This function, dfdl:valueLength, measures the length of the representation of the '../later/elem' element. Hence, that element of the infoset not only has to exist, but we must unparse it into a buffer, measure the length of it's value's representation.

Ultimately, this means after an OVC element is suspended, we must continue unparsing into buffers, and keep track, on each infoset element, the start and end positions of the content and value regions of the representation. (The content length is greater than or equal to the value length. In the representation, there are 2 start positions and 2 end positions for each element: content start, value start, value end, and content end. Content length is greater than value length when padding is inserted.)

One simple optimization Daffodil uses, is to only keep track of the content and value start/end positions for elements that actually appear in expressions.

(Idea for future: for debugging, it may be useful to compute these for every element, so as to be able to show a user exactly where the representation of every element is, and this applies to both parsing and unparsing.)

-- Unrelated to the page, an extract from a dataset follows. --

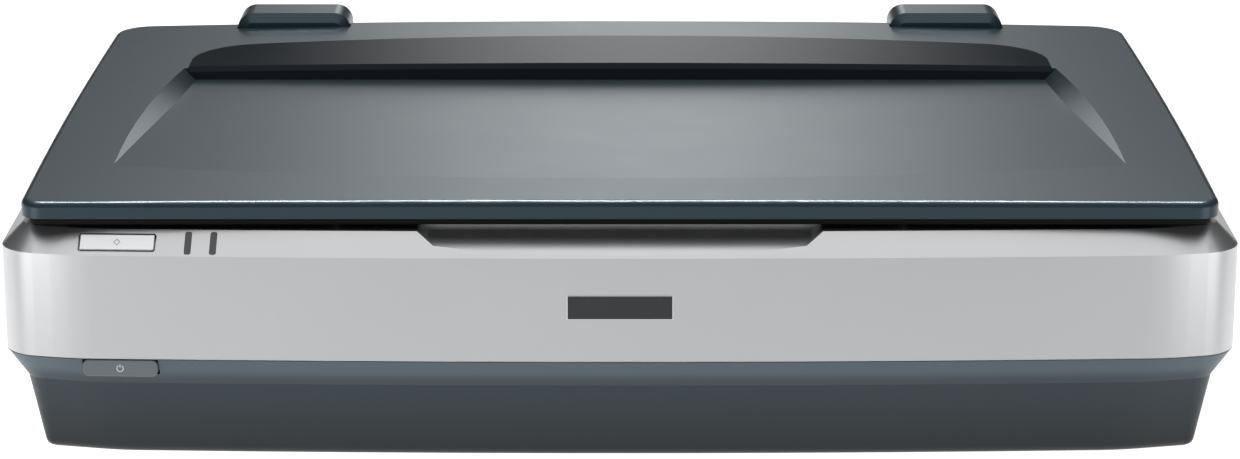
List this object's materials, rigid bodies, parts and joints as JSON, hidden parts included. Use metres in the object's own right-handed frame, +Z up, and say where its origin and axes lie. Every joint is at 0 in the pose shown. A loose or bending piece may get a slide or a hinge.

To enable the unparser to continue unparsing after an OVC element is suspended, the DataOutputStream implementation supports what we call 'splitting' the stream into an original part, and an added buffering data output stream, into which the unparsing can continue. Once the OVC element value is computed, then the unparsing of the OVC element can proceed, using the original DataOutputStream. Once that unparsing of the OVC element is complete, the original DataOutputStream is finished, and everything, including its ending bit position, is known, so that it can be recombined with the buffering data output stream that was split off of it.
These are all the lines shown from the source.